美しい心と美しい地球(71-1)

美しい心と美しい地球

 

先日、大学時代の恩師 山桝忠恕先生を偲ぶ「山桝会」が開催された。亡くなられて既に26年が経っているのに毎年欠かさず開催され、今年も140名を超えるゼミの卒業生が集まり、山桝先生の教えを反芻し、厳しさと真っすぐな心と先生の熱意に浸り、心の洗濯をした。

山桝ゼミは“殺人ゼミ”と呼ばれ、毎週毎週課題が出されるのは勿論、夏の合宿ではまる2日間連続の徹夜を強行させられる。「徹夜をしたからといって 君達の能力が伸びるとは思っていません。社会に出れば2日間位徹夜をしなければならない時があるのよ。学生の時に経験しておけば人間2日位徹夜しても大丈 夫だと対処できるものよ。」とおっしゃられる。一方、大学ではいつも授業が始まる30分前から教室に入られ、学生が来るのを待っておられた。質問に来る学 生がいるかもしれないからという。山桝先生は誠意の塊でもあった。

山桝先生は、公認会計士試験委員、企業会計審議会委員等の要職にもつかれていたが、学問の上では「本来、どうあるはずなのか」ということを考えの主軸においておられた。「どうあるべきなのか」ではその人の価値観が入り科学とはいえないというのだ。ましてゼミの演習で「企業会計原則にこう書いてあります。」などと答えようものなら烈火のごとく怒られる。学問上は「企業会計原則も批判の対象」なのだ、本来はどうあるはずなのだ?と。

福島第一原発の問題を、山桝先生ならどう考えるのだろう。「原子力発電はどうあるべき」なのだろうか。いや、本来、「人間の文明はどうあるはず」なのだろうか。人間は、このかけがえのない地球をどう扱っていくつもりなのだろう。

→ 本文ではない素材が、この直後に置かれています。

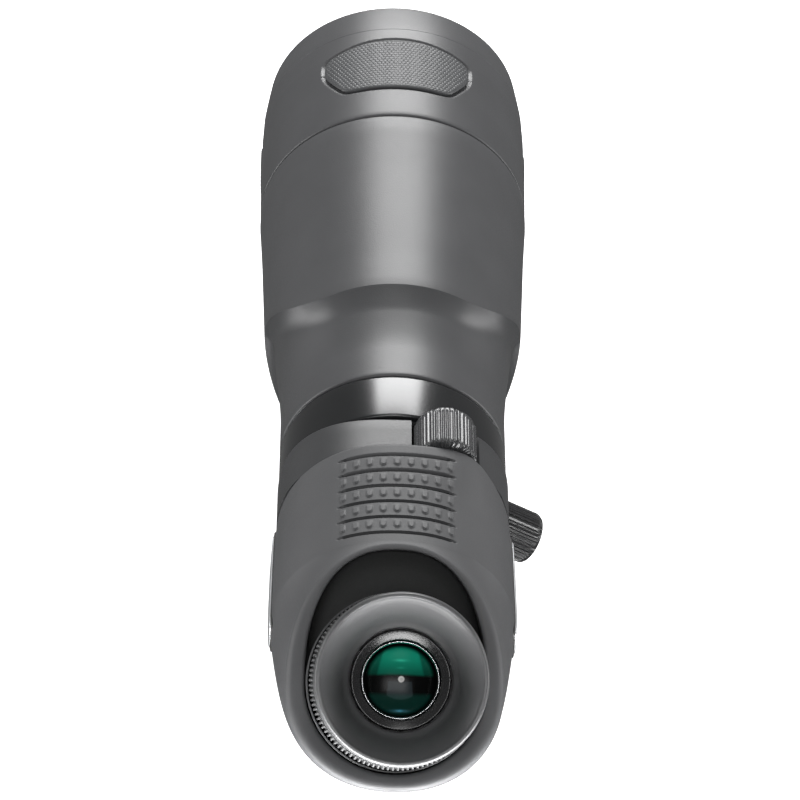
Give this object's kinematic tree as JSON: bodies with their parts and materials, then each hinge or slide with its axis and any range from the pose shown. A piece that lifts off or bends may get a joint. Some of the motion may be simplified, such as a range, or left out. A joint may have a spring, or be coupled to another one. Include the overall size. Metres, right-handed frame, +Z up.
{
  "type": "spotting scope",
  "caption": "Angled zoom spotting scope with rubber armour, sliding sunshade, rotating tripod collar, focus and lock knobs, zoom ring and twist-up eyecup.",
  "frame": {"origin": "on the bottom face of the tripod foot, under the middle of the collar ring", "axes": "+Y along the barrel towards the objective, +Z up from the foot, +X to the observer's right"},
  "size_m": [0.0904, 0.3526, 0.1489],
  "materials": {
    "armor": "fine grained matte rubber armour",
    "dark_rubber": "dark textured rubber",
    "eyecup": "soft satin rubber",
    "anodised": "black anodised, satin",
    "casting": "matte grey coated light alloy casting",
    "steel": "turned steel",
    "brass": "machined brass",
    "knob": "semi-gloss moulded black",
    "optic": "coated optical glass, green reflex",
    "silver": "bright turned ring",
    "badge": "blank satin plate"
  },
  "bodies": {
    "tripod_collar": {"collar_ring": "anodised", "collar_liner": "dark_rubber", "foot_plate": "anodised", "foot_screw_left": "steel", "foot_screw_right": "steel", "socket_bush_front": "steel", "socket_bush_rear": "steel"},
    "brake_shoe": {"brake_shoe": "brass"},
    "lock_knob": {"lock_knob": "knob", "lock_screw": "steel"},
    "scope_body": {"barrel_tube": "casting", "barrel_armor": "armor", "objective_cell": "anodised", "objective_front_element": "optic", "objective_spacer": "anodised", "objective_rear_element": "optic", "objective_retaining_ring": "anodised", "sunshade_guide_ring": "dark_rubber", "neck_screw_1": "steel", "neck_screw_2": "steel", "neck_screw_3": "steel", "prism_housing": "casting", "rear_armor": "armor", "badge_left": "badge", "badge_right": "badge", "prism_tray": "anodised", "correction_prism": "optic", "roof_prism": "optic", "prism_clamp": "anodised", "clamp_screw_1": "steel", "clamp_screw_2": "steel", "focus_guide_rod": "steel", "eyepiece_flange": "anodised", "eyepiece_barrel": "anodised", "eye_lens_cell": "knob", "eye_lens": "optic", "eye_lens_retainer": "silver"},
    "sunshade": {"sunshade_tube": "casting", "sunshade_armor": "armor", "sunshade_bezel": "armor", "sunshade_pad_top": "dark_rubber", "sunshade_pad_right": "dark_rubber", "sunshade_pad_left": "dark_rubber"},
    "focus_knob": {"focus_knob": "knob", "lead_screw": "steel"},
    "focus_carriage": {"focus_carriage": "anodised", "focus_lens": "optic"},
    "zoom_ring": {"zoom_ring": "anodised", "zoom_grip": "dark_rubber", "zoom_cam_sleeve": "brass"},
    "variator": {"variator_cell": "anodised", "variator_lens": "optic"},
    "compensator": {"compensator_cell": "anodised", "compensator_lens": "optic"},
    "eyecup_guide": {"eyecup_guide_ring": "brass"},
    "eyecup": {"eyecup_sleeve": "knob", "eyecup_rubber": "eyecup"}
  },
  "joints": [
    {"name": "collar_turn", "type": "hinge", "parent": "tripod_collar", "child": "scope_body", "pos_m": [0, 0, 0.062], "axis": [0, 1, 0], "continuous": true},
    {"name": "brake_slide", "type": "slide", "parent": "tripod_collar", "child": "brake_shoe", "axis": [0.8788, 0, -0.4772], "range_m": [0, 0.0015]},
    {"name": "lock_turn", "type": "hinge", "parent": "brake_shoe", "child": "lock_knob", "pos_m": [0, 0, 0.062], "axis": [0.8788, 0, -0.4772], "range_deg": [0, 540]},
    {"name": "sunshade_slide", "type": "slide", "parent": "scope_body", "child": "sunshade", "axis": [0, 1, 0], "range_m": [0, 0.03]},
    {"name": "focus_turn", "type": "hinge", "parent": "scope_body", "child": "focus_knob", "pos_m": [0.0143, 0, 0.0931], "axis": [0, 1, 0], "range_deg": [-360, 360]},
    {"name": "focus_slide", "type": "slide", "parent": "scope_body", "child": "focus_carriage", "axis": [0, 1, 0], "range_m": [-0.0042, 0.0042]},
    {"name": "zoom_turn", "type": "hinge", "parent": "scope_body", "child": "zoom_ring", "pos_m": [0, -0.0855, 0.062], "axis": [0, -0.682, 0.7314], "range_deg": [0, 150]},
    {"name": "variator_slide", "type": "slide", "parent": "scope_body", "child": "variator", "axis": [0, -0.682, 0.7314], "range_m": [0, 0.0122]},
    {"name": "compensator_slide", "type": "slide", "parent": "scope_body", "child": "compensator", "axis": [0, -0.682, 0.7314], "range_m": [-0.0042, 0]},
    {"name": "eyecup_lift", "type": "slide", "parent": "scope_body", "child": "eyecup_guide", "axis": [0, -0.682, 0.7314], "range_m": [0, 0.0081]},
    {"name": "eyecup_twist", "type": "hinge", "parent": "eyecup_guide", "child": "eyecup", "pos_m": [0, -0.0855, 0.062], "axis": [0, -0.682, 0.7314], "range_deg": [0, 180]}
  ],
  "couplings": [
    {"joint": "brake_slide", "follows": "lock_turn", "m_per_rad": 0.00015915},
    {"joint": "focus_slide", "follows": "focus_turn", "m_per_rad": 0.00063662},
    {"joint": "variator_slide", "follows": "zoom_turn", "m_per_rad": 0.0045837},
    {"joint": "compensator_slide", "follows": "zoom_turn", "m_per_rad": -0.0015279},
    {"joint": "eyecup_lift", "follows": "eyecup_twist", "m_per_rad": 0.0025465}
  ]
}
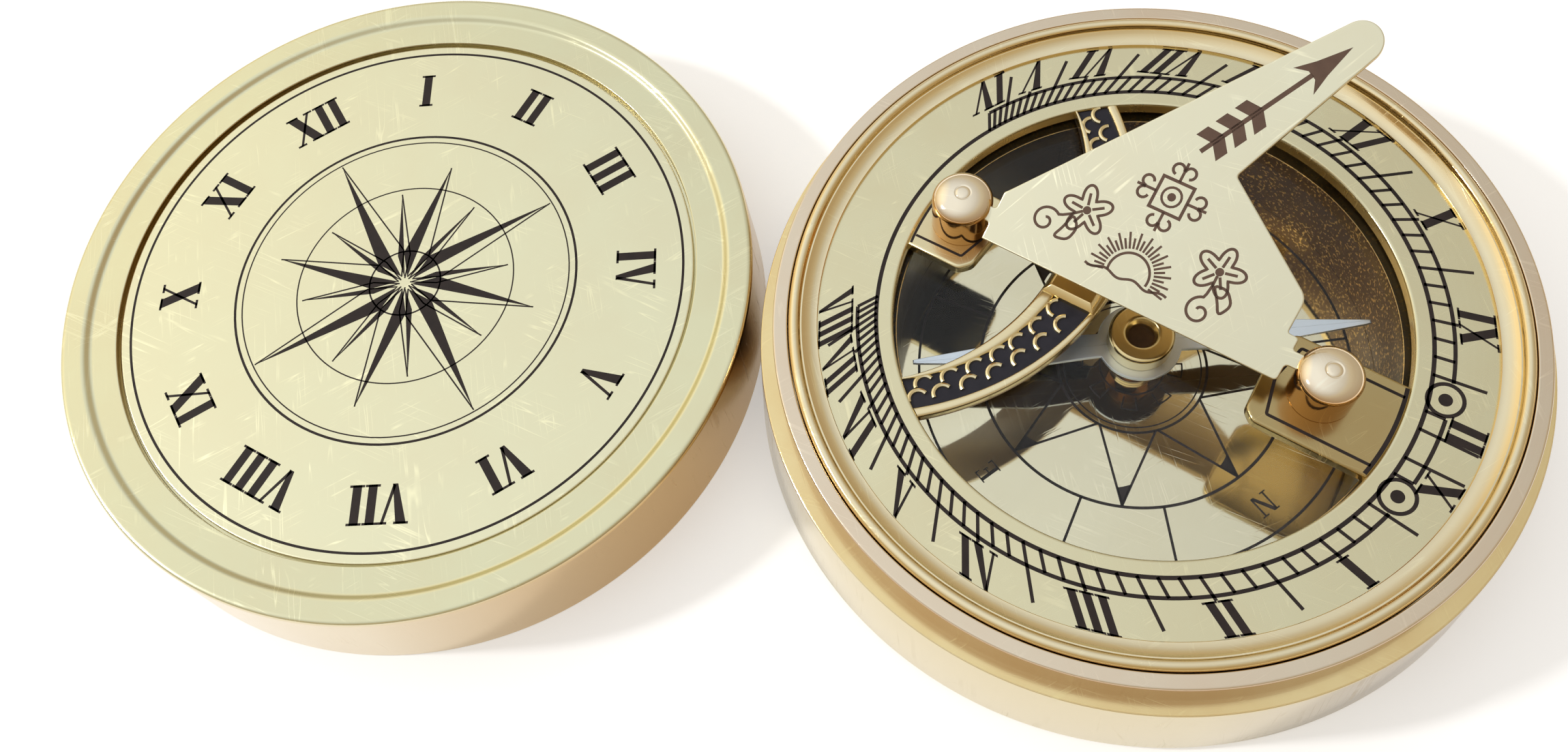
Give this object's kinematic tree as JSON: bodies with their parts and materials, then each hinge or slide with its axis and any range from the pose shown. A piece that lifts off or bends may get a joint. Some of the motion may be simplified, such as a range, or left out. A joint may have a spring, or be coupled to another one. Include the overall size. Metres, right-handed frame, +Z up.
{
  "type": "sundial compass",
  "caption": "Round turned case with a glazed compass, an hour ring round it, a folding gnomon plate on two posts, and a slip lid standing beside it.",
  "frame": {"origin": "centre of the case's flat underside, where it stands on a table", "axes": "+Z up through the compass's pin, -X towards the lid that stands beside the case; the noon line points 25.6 degrees clockwise from +X, seen from above"},
  "size_m": [0.1582, 0.0798, 0.0322],
  "materials": {
    "case_brass": "polished",
    "plate_brass": "satin",
    "golden_brass": "polished",
    "post_brass": "mirror polish",
    "needle_steel": "polished",
    "window_glass": "clear",
    "jewel": "polished stone"
  },
  "bodies": {
    "case": {"case_cup": "case_brass", "bezel_ring": "case_brass", "hour_dial": "plate_brass", "bar_bridge": "golden_brass", "window_glass": "window_glass", "chamber_ring": "golden_brass", "compass_card": "plate_brass", "pivot_pin": "golden_brass", "south_post": "post_brass", "north_post": "post_brass"},
    "gnomon": {"gnomon_plate": "plate_brass"},
    "needle": {"needle_blade": "needle_steel", "needle_cap": "golden_brass", "needle_jewel": "jewel"},
    "lid": {"lid_shell": "case_brass", "lid_medallion": "plate_brass"}
  },
  "joints": [
    {"name": "gnomon_fold", "type": "hinge", "parent": "case", "child": "gnomon", "pos_m": [0.00022, 0.00045, 0.01785], "axis": [0.9018, -0.4321, 0], "range_deg": [-27, 153]},
    {"name": "needle_spin", "type": "hinge", "parent": "case", "child": "needle", "pos_m": [0, 0, 0.0083], "axis": [0, 0, 1], "continuous": true},
    {"name": "lid_lift", "type": "slide", "parent": "case", "child": "lid", "axis": [0, 0, 1], "range_m": [0, 0.03]}
  ]
}
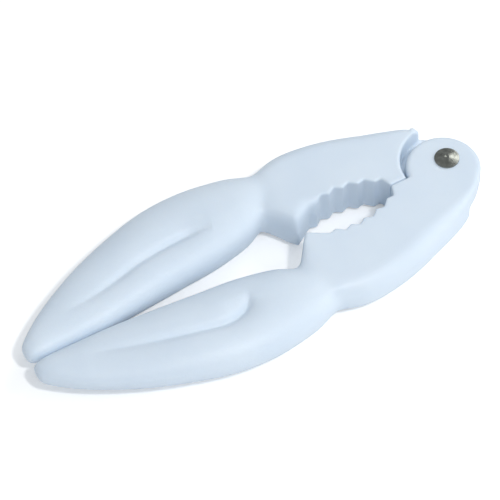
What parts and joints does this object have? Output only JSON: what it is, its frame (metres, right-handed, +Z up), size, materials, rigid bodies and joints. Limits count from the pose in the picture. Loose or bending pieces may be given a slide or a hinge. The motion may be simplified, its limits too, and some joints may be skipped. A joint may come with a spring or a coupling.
{
  "type": "lobster cracker",
  "caption": "Claw-shaped moulded plastic lobster cracker: toothed jaws, half-lap hinge and a steel rivet over a washer.",
  "frame": {"origin": "on the resting surface, under the middle of the closed cracker's box", "axes": "+X along the cracker from the claw tips to the hinge, +Y across it from the front arm to the rear arm, +Z up along the rivet"},
  "size_m": [0.18, 0.078, 0.0184],
  "materials": {
    "moulded_plastic": "satin with a fine moulded grain",
    "rivet_steel": "turned"
  },
  "bodies": {
    "rear_body": {"rear_arm": "moulded_plastic", "pivot_rivet": "rivet_steel", "rivet_washer": "rivet_steel"},
    "front_body": {"front_arm": "moulded_plastic"}
  },
  "joints": [
    {"name": "arm_hinge", "type": "hinge", "parent": "rear_body", "child": "front_body", "pos_m": [0.079, 0, 0.0092], "axis": [0, 0, 1], "range_deg": [0, 150]}
  ]
}
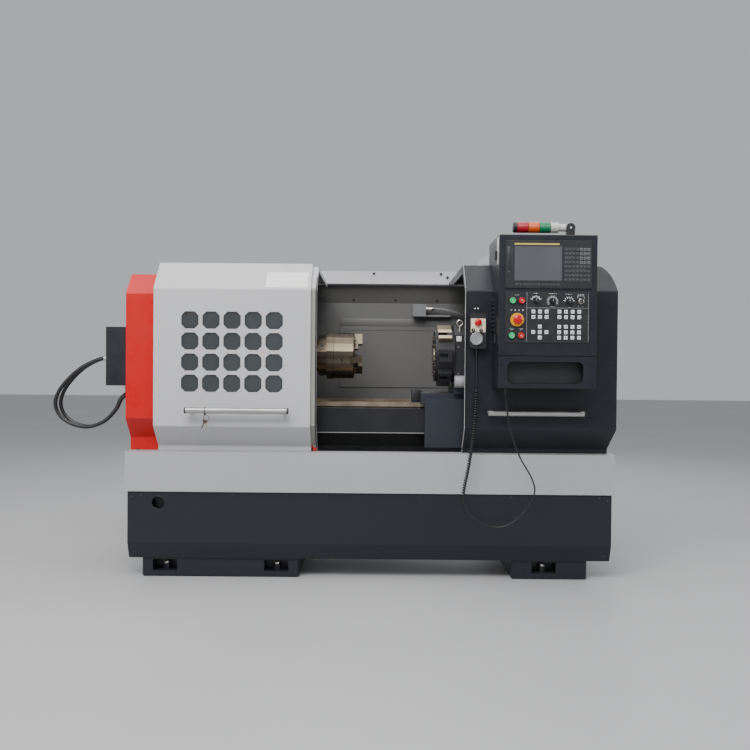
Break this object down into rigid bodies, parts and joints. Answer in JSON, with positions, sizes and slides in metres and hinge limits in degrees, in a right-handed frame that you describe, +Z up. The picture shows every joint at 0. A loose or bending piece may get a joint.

藤波心という中2のアイドルが自身のブログに脱原発の意見を書いている。

 >微量とはいえ空気中の放射性物質を吸い続け、微量とはいえ、汚染された野菜を食べ続け、
 >微量とはいえ、汚染された水を採り続ければ……影響があることくらい、
 >バカな中学2年の私でも分かるのに!!    ・・・・・(省略)・・・・・・・
 >じゃあ、原発廃止したら、足らない分の電力はどうするんだって、言うけど、
 >それの答えは簡単。今の原子力に頼らない電力の生活に
 >社会全体のシステムを変えればいいのです

山桝先生は「暑いから、寒いからと言って勉強が出来ないようではどうするんですか。夏は暑いことに、冬は寒いことに決まっているのです。」と冷暖房設備のない書斎で仕事をされていた。

われわれ人間も、欲望を無限に貪るのではなく、真剣に「足るを知る」ことを実践しなければならない時代に来ているのだと思う。かけがえのない美しい地球を守るために。